=== TASK PROMPT ===
The listing below is to be output in its exact form.

=== COLLECTED MATERIAL ===
○ ○ ○ ○ ○

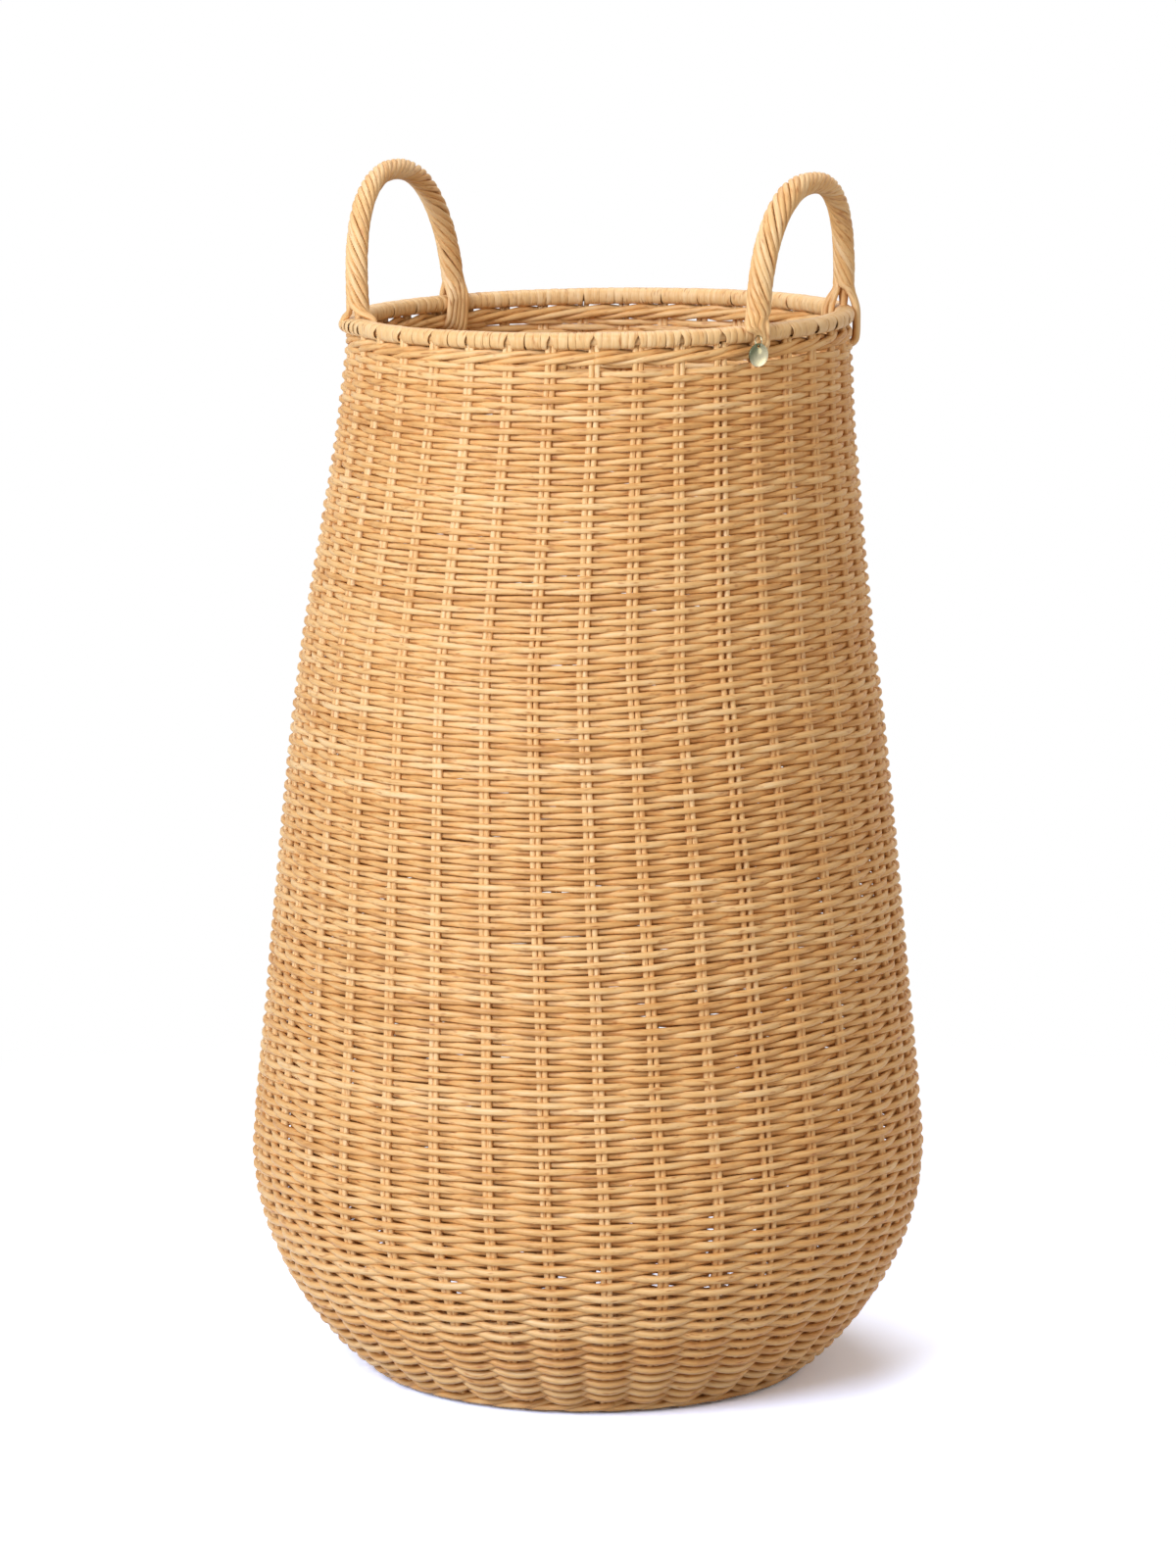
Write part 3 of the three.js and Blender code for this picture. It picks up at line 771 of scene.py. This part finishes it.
def base_weave():
    rods = Rods(section(8))
    source = draws("base weave")
    first_radius, last_radius = BASE_WEAVE_RADII
    turns = (last_radius - first_radius) / BASE_WEAVE_PITCH
    places = np.arange(0, turns * STAKE_COUNT, 1 / BASE_WEAVE_STEPS)
    radius = first_radius + BASE_WEAVE_PITCH * places / STAKE_COUNT
    angle = FIRST_STAKE + STAKE_DRIFT + TURN * places / STAKE_COUNT
    inner = np.cos(pi * places * CLOSE_WAVES / STAKE_COUNT)
    outer = np.cos(pi * places)
    share = smooth_step(*PARTING, radius)
    height = BASE_MIDDLE + BASE_SWING * (inner * (1 - share) + outer * share)
    path = turned_points(radius + wander(source, places, 1, 0.2), angle, height)
    cuts = [0]
    while cuts[-1] < len(places) - BASE_RODS[1]:
        cuts.append(cuts[-1] + int(source.integers(*BASE_RODS)))
    for start, end in zip(cuts, cuts[1:] + [len(places)]):
        thick = BASE_WEAVE_ROD * source.uniform(0.94, 1.05)
        rods.add(path[start : end + 2], thick, UP, source.uniform(0, 1))
    return rods


fit_out(base_spokes().mesh("spokes"), "rattan_stakes", "base_spokes")
fit_out(base_weave().mesh("weave_base"), "rattan_weave", "base_weave")


# The rim: two hoops, and a flat cane strip wound round them and the tips of the stakes

RIM_MIDDLE = (RIM_BOTTOM + RIM_TOP) / 2
RIM_HALF_HEIGHT = (RIM_TOP - RIM_BOTTOM) / 2
HOOP_FROM_MIDDLE = 2.5
HOOP_RISE = 0.5
HOOP_HALF_THICKNESS = 1.5
HOOP_HALF_HEIGHT = 3.3


def rim_lift(angle):
    return RIM_LIFT * np.sin(angle - LIFT_ANGLE)


def rim_hoop(name, radius):
    rods = Rods(section(10))
    angle = np.linspace(0, TURN, 241)
    path = turned_points(radius, angle, RIM_MIDDLE + HOOP_RISE + rim_lift(angle), MOUTH_LEAN)
    wide = HOOP_HALF_HEIGHT / HOOP_HALF_THICKNESS
    outward = turned_points(1, angle, 0)
    rods.add(path, HOOP_HALF_THICKNESS, outward, draws(name).uniform(0, 1), wide=wide)
    fit_out(rods.mesh(name), "rattan_stakes", name.replace("hoop", "rim_hoop"))


rim_hoop("hoop_outer", RIM_RADIUS + HOOP_FROM_MIDDLE)
rim_hoop("hoop_inner", RIM_RADIUS - HOOP_FROM_MIDDLE)

STRIP_SECTION = [(-1, -0.3), (-1, 0.1), (-0.85, 0.3), (0, 0.38), (0.85, 0.3), (1, 0.1), (1, -0.3), (0, -0.2)]
STRIP_STEPS = 30
STRIP_OPEN = 0.25  # angle under the rim that a wrap leaves open
STRIP_FILL = 0.985  # width of a wrap as a share of its place
STRIP_UNDER = 0.3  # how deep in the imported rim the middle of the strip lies
STRIP_SQUARENESS = 2.5
MANY_WRAPS = 0.68  # share of the gaps between stakes with five wraps, not four
WRAP_SPREAD = 0.03
WRAP_LEAN = (-0.02, 0.03)
NOTCH_WIDTHS = (0.05, 0.1)  # where the wraps part round the tip of a stake, as a share of the gap
WIDE_WRAPS = (radians(-38), radians(16))  # at the right handle, where two wraps fill a gap
SWELL = 3.9  # the strip also goes over strands of the left handle at its front foot
SWELL_ANGLE = radians(-152)
SWELL_REACH = radians(6.5)


def rim_binding():
    rods = Rods(STRIP_SECTION)
    source = draws("binding")
    around = np.linspace(-0.5, 0.5, STRIP_STEPS + 1) * (TURN - STRIP_OPEN)  # zero on top, growing outwards
    quarters = around / (pi / 2)
    lower = smooth_step(0.45, 1.15, quarters) + 0.3 * smooth_step(0.6, 1.2, -quarters)
    gap_angle = TURN / STAKE_COUNT
    gap_width = gap_angle * (RIM_RADIUS + RIM_HALF_WIDTH)
    shade = 0.5 + wander(source, np.arange(STAKE_COUNT), 3, 0.3)
    for number in range(STAKE_COUNT):
        wraps = 5 if source.uniform() < MANY_WRAPS else 4
        if WIDE_WRAPS[0] < remainder(stake_angle(number), TURN) < WIDE_WRAPS[1]:
            wraps = 2
        edges = np.linspace(0, 1, wraps + 1)
        edges[1:-1] += source.uniform(-WRAP_SPREAD, WRAP_SPREAD, wraps - 1)
        for place in range(wraps):
            notch = source.uniform(*NOTCH_WIDTHS) * lower
            left = edges[place] + notch * (place == 0)
            right = edges[place + 1] - notch * (place == wraps - 1)
            lean = source.uniform(*WRAP_LEAN) * around / pi
            middle = stake_angle(number) + gap_angle * ((left + right) / 2 + lean)
            half = (right - left) / 2 * gap_width * STRIP_FILL
            add_strip(rods, source, around, middle, half, shade[number] + source.uniform(-0.08, 0.08))
    return rods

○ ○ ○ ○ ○

=== EXERCISE SOLUTION ===
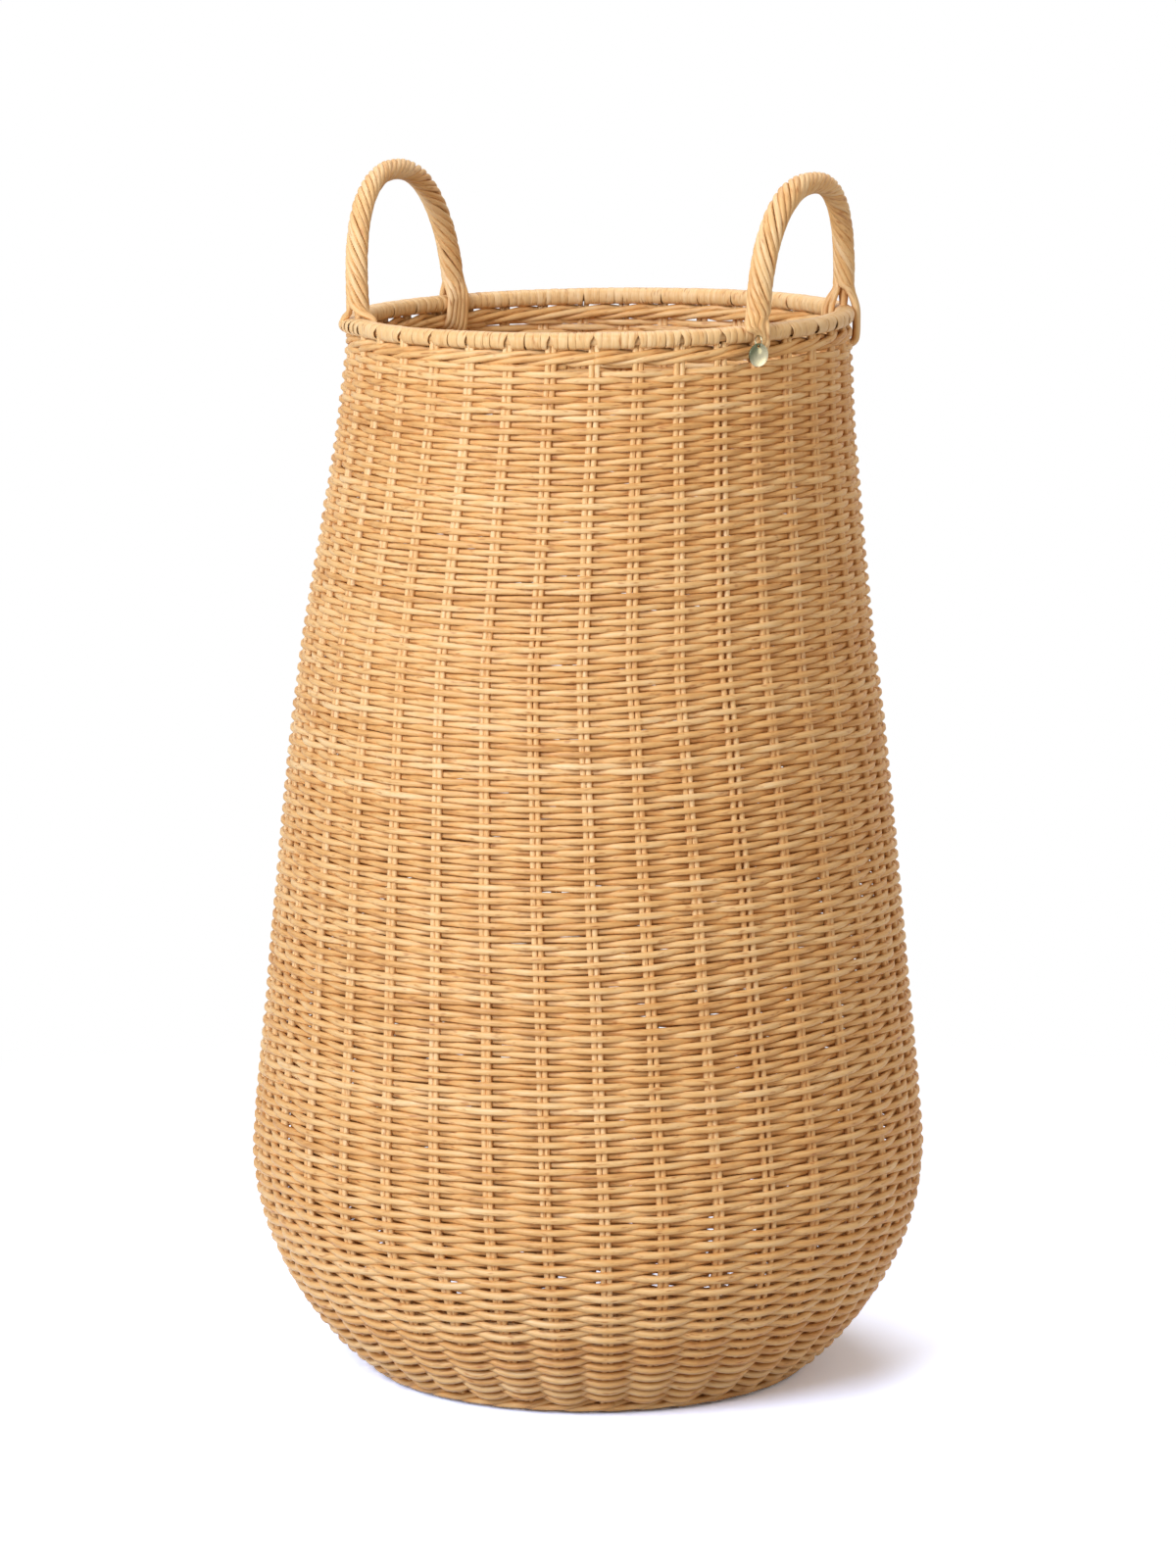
Write part 3 of the three.js and Blender code for this picture. It picks up at line 771 of scene.py. This part finishes it.
def base_weave():
    rods = Rods(section(8))
    source = draws("base weave")
    first_radius, last_radius = BASE_WEAVE_RADII
    turns = (last_radius - first_radius) / BASE_WEAVE_PITCH
    places = np.arange(0, turns * STAKE_COUNT, 1 / BASE_WEAVE_STEPS)
    radius = first_radius + BASE_WEAVE_PITCH * places / STAKE_COUNT
    angle = FIRST_STAKE + STAKE_DRIFT + TURN * places / STAKE_COUNT
    inner = np.cos(pi * places * CLOSE_WAVES / STAKE_COUNT)
    outer = np.cos(pi * places)
    share = smooth_step(*PARTING, radius)
    height = BASE_MIDDLE + BASE_SWING * (inner * (1 - share) + outer * share)
    path = turned_points(radius + wander(source, places, 1, 0.2), angle, height)
    cuts = [0]
    while cuts[-1] < len(places) - BASE_RODS[1]:
        cuts.append(cuts[-1] + int(source.integers(*BASE_RODS)))
    for start, end in zip(cuts, cuts[1:] + [len(places)]):
        thick = BASE_WEAVE_ROD * source.uniform(0.94, 1.05)
        rods.add(path[start : end + 2], thick, UP, source.uniform(0, 1))
    return rods


fit_out(base_spokes().mesh("spokes"), "rattan_stakes", "base_spokes")
fit_out(base_weave().mesh("weave_base"), "rattan_weave", "base_weave")


# The rim: two hoops, and a flat cane strip wound round them and the tips of the stakes

RIM_MIDDLE = (RIM_BOTTOM + RIM_TOP) / 2
RIM_HALF_HEIGHT = (RIM_TOP - RIM_BOTTOM) / 2
HOOP_FROM_MIDDLE = 2.5
HOOP_RISE = 0.5
HOOP_HALF_THICKNESS = 1.5
HOOP_HALF_HEIGHT = 3.3


def rim_lift(angle):
    return RIM_LIFT * np.sin(angle - LIFT_ANGLE)


def rim_hoop(name, radius):
    rods = Rods(section(10))
    angle = np.linspace(0, TURN, 241)
    path = turned_points(radius, angle, RIM_MIDDLE + HOOP_RISE + rim_lift(angle), MOUTH_LEAN)
    wide = HOOP_HALF_HEIGHT / HOOP_HALF_THICKNESS
    outward = turned_points(1, angle, 0)
    rods.add(path, HOOP_HALF_THICKNESS, outward, draws(name).uniform(0, 1), wide=wide)
    fit_out(rods.mesh(name), "rattan_stakes", name.replace("hoop", "rim_hoop"))


rim_hoop("hoop_outer", RIM_RADIUS + HOOP_FROM_MIDDLE)
rim_hoop("hoop_inner", RIM_RADIUS - HOOP_FROM_MIDDLE)

STRIP_SECTION = [(-1, -0.3), (-1, 0.1), (-0.85, 0.3), (0, 0.38), (0.85, 0.3), (1, 0.1), (1, -0.3), (0, -0.2)]
STRIP_STEPS = 30
STRIP_OPEN = 0.25  # angle under the rim that a wrap leaves open
STRIP_FILL = 0.985  # width of a wrap as a share of its place
STRIP_UNDER = 0.3  # how deep in the imported rim the middle of the strip lies
STRIP_SQUARENESS = 2.5
MANY_WRAPS = 0.68  # share of the gaps between stakes with five wraps, not four
WRAP_SPREAD = 0.03
WRAP_LEAN = (-0.02, 0.03)
NOTCH_WIDTHS = (0.05, 0.1)  # where the wraps part round the tip of a stake, as a share of the gap
WIDE_WRAPS = (radians(-38), radians(16))  # at the right handle, where two wraps fill a gap
SWELL = 3.9  # the strip also goes over strands of the left handle at its front foot
SWELL_ANGLE = radians(-152)
SWELL_REACH = radians(6.5)


def rim_binding():
    rods = Rods(STRIP_SECTION)
    source = draws("binding")
    around = np.linspace(-0.5, 0.5, STRIP_STEPS + 1) * (TURN - STRIP_OPEN)  # zero on top, growing outwards
    quarters = around / (pi / 2)
    lower = smooth_step(0.45, 1.15, quarters) + 0.3 * smooth_step(0.6, 1.2, -quarters)
    gap_angle = TURN / STAKE_COUNT
    gap_width = gap_angle * (RIM_RADIUS + RIM_HALF_WIDTH)
    shade = 0.5 + wander(source, np.arange(STAKE_COUNT), 3, 0.3)
    for number in range(STAKE_COUNT):
        wraps = 5 if source.uniform() < MANY_WRAPS else 4
        if WIDE_WRAPS[0] < remainder(stake_angle(number), TURN) < WIDE_WRAPS[1]:
            wraps = 2
        edges = np.linspace(0, 1, wraps + 1)
        edges[1:-1] += source.uniform(-WRAP_SPREAD, WRAP_SPREAD, wraps - 1)
        for place in range(wraps):
            notch = source.uniform(*NOTCH_WIDTHS) * lower
            left = edges[place] + notch * (place == 0)
            right = edges[place + 1] - notch * (place == wraps - 1)
            lean = source.uniform(*WRAP_LEAN) * around / pi
            middle = stake_angle(number) + gap_angle * ((left + right) / 2 + lean)
            half = (right - left) / 2 * gap_width * STRIP_FILL
            add_strip(rods, source, around, middle, half, shade[number] + source.uniform(-0.08, 0.08))
    return rods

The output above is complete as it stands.